De son côté, Jessy parvient enfin à dormir trente minutes avant la célèbre montée du Maido et ses 2.000 mètres de dénivelé positif. Là-haut, les familles attendent les traileurs dans une ambiance de folie digne du Tour de France.Il leur reste 60 km pour rallier l’arrivée. La chaleur revient avec la descente vers la rivière des galets. Jessy et Yannick continuent à garder le moral et avancent    « ti pas ti pas », comme disent les Réunionnais. La fatigue, la chaleur et les sentiers très techniques ralentissent considérablement l’allure mais le mental est là. Le but pour eux deux est d’arriver au bout.

Ils entament une troisième nuit dans les sentiers. Après 52 heures d’efforts, Jessy Guillot arrive au stade de la Redoute, à Saint Denis, sur le coup des deux heures du matin. Elle devient « finisher », c’est la délivrance. « Sur mon tee-shirt, il y avait écrit « J’ai survécu ». C’est le cas. Jamais je n’avais fait une distance aussi longue. Je n’ai pas eu de crampes, ni d’ampoules. Juste une petite chute sans gravité ».

La fin de course est plus rude pour Yannick Vincent qui, après une troisième nuit entière dans la montagne, boucle son trail aux alentours de 8 heures du matin. « J’avais des ampoules. La dernière descente, c’était un calvaire. Mais quand tu arrives, tu oublies » ! 

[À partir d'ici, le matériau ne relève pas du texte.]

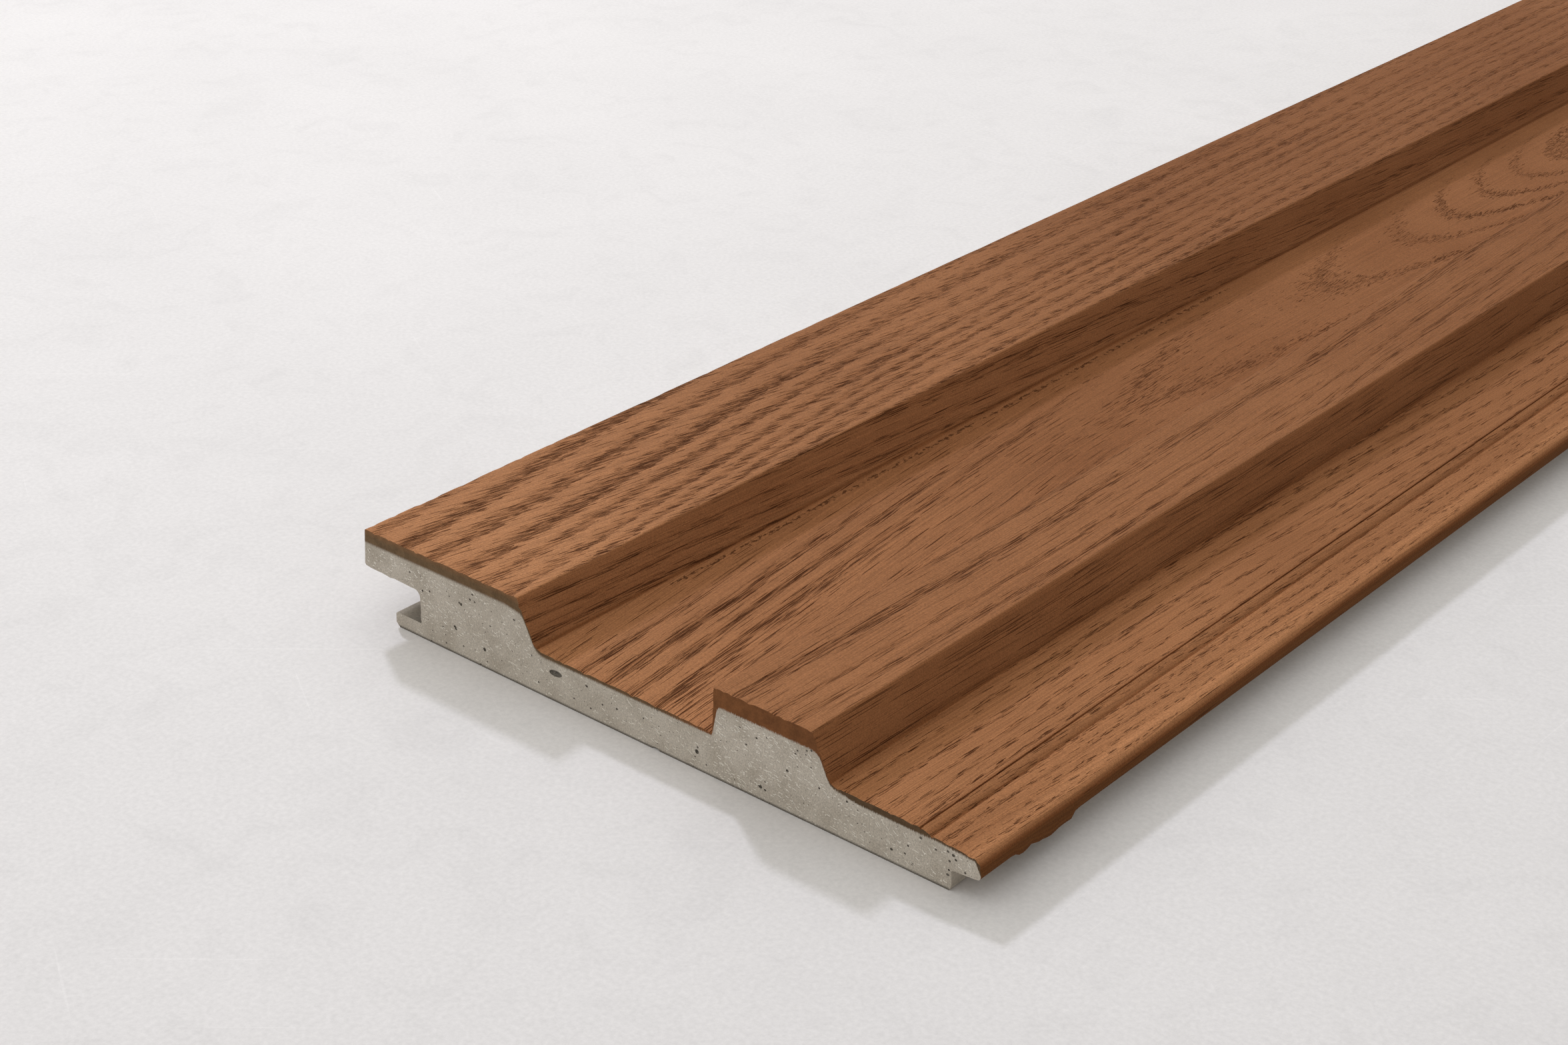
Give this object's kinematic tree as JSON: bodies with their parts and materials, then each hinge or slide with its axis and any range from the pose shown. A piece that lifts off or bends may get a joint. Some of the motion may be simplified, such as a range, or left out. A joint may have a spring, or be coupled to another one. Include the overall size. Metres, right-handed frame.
{
  "type": "cladding board",
  "caption": "Cladding board with raised battens and a moulded brown wood-grain face on a grey mineral core; its grooved edge takes the nose of the next board.",
  "frame": {"origin": "middle of the flat back, half way along the board and half way across its full width", "axes": "+X across the board from the grooved edge to the nose, +Y along the board, +Z out of the face"},
  "size_m": [0.2, 3.6, 0.025],
  "materials": {
    "core": "pale warm grey mineral-filled resin foam, sawn at the ends, with fine pores and pale fibre flecks",
    "skin": "matt brown elastomer, moulded with open wood grain and darker in the pores"
  },
  "bodies": {
    "root": {"core": "core", "face_skin": "skin"}
  },
  "joints": []
}
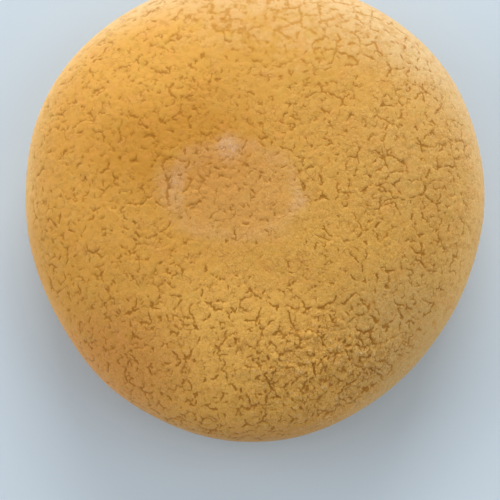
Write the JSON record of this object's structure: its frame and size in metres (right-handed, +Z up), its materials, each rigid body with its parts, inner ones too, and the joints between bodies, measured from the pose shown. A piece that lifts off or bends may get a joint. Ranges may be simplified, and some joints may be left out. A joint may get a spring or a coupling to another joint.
{
  "type": "egg biscuit",
  "caption": "Large round egg biscuit with a domed, finely cracked golden crust, a smooth bulging side and a flat underside.",
  "frame": {"origin": "at the underside, below the middle of the bounding box", "axes": "+Z up from the flat underside through the crown; -Y is the edge that is lowest in the picture and +X is to the right there"},
  "size_m": [0.1252, 0.129, 0.0443],
  "materials": {
    "crust": "matte"
  },
  "bodies": {
    "root": {"egg_biscuit": "crust"}
  },
  "joints": []
}
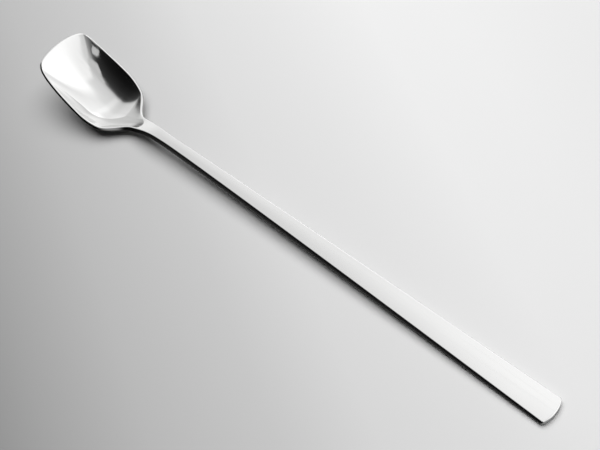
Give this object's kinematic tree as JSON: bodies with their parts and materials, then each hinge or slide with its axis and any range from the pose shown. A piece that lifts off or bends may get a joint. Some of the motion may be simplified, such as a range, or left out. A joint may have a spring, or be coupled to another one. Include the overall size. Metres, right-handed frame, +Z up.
{
  "type": "iced tea spoon",
  "caption": "Long-handled iced tea spoon of polished stainless steel, with a small squared bowl lifted at the tip and a slim handle that widens to a rounded, squared-off end.",
  "frame": {"origin": "middle of the spoon's box in X and Y, on the surface that it rests on", "axes": "+X along the spoon from the tip of the bowl to the handle's end, +Y across it to its left side, +Z up out of the open bowl"},
  "size_m": [0.2002, 0.0246, 0.0181],
  "materials": {
    "stainless_steel": "mirror polished stainless steel with faint lengthwise polishing lines"
  },
  "bodies": {
    "root": {"spoon": "stainless_steel"}
  },
  "joints": []
}
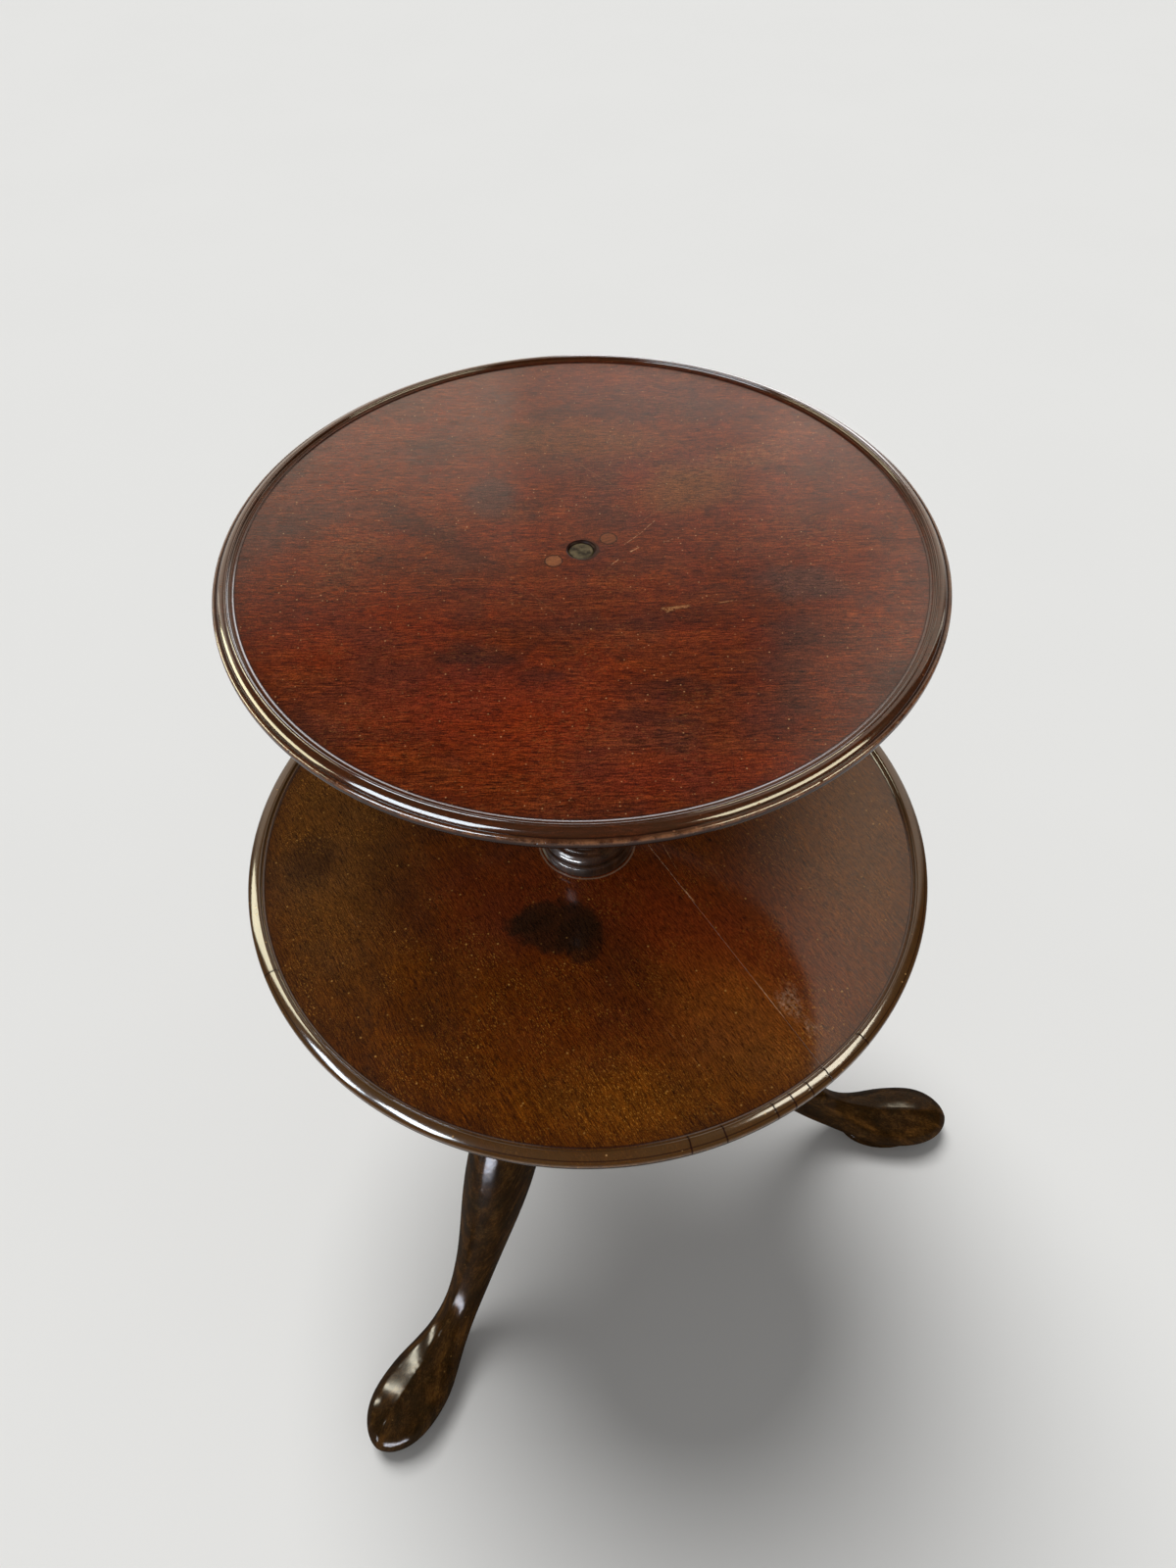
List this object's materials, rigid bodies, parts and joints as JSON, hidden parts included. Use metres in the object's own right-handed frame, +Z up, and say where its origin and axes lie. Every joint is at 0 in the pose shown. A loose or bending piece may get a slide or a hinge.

Les coulisses d'un exploit. Terminer la Diagonale des Fous est un exploit. Y participer en est un autre. Et à ce jeu-là, Yannick est plus chanceux que Jessy car il a fait partie des trois cents « tirés au sort » sur plusieurs milliers d’inscrits. « L’inscription, c’est aussi une épreuve, dit-il. On est sur une liste d’attente, il faut passer du temps sur l’ordinateur, c’est beaucoup de stress ». Un sentiment partagé par Jessy qui avait réservé les billets d’avion et l’hébergement avec sa famille sans savoir si elle pourrait participer au trail. « Je n’ai pas été tirée au sort, je n’ai pas eu non plus un dossard solidaire. Alors, je me suis inscrite sur une course partenaire en Suisse où il fallait terminer dans les cinquante premiers. J’ai réussi ».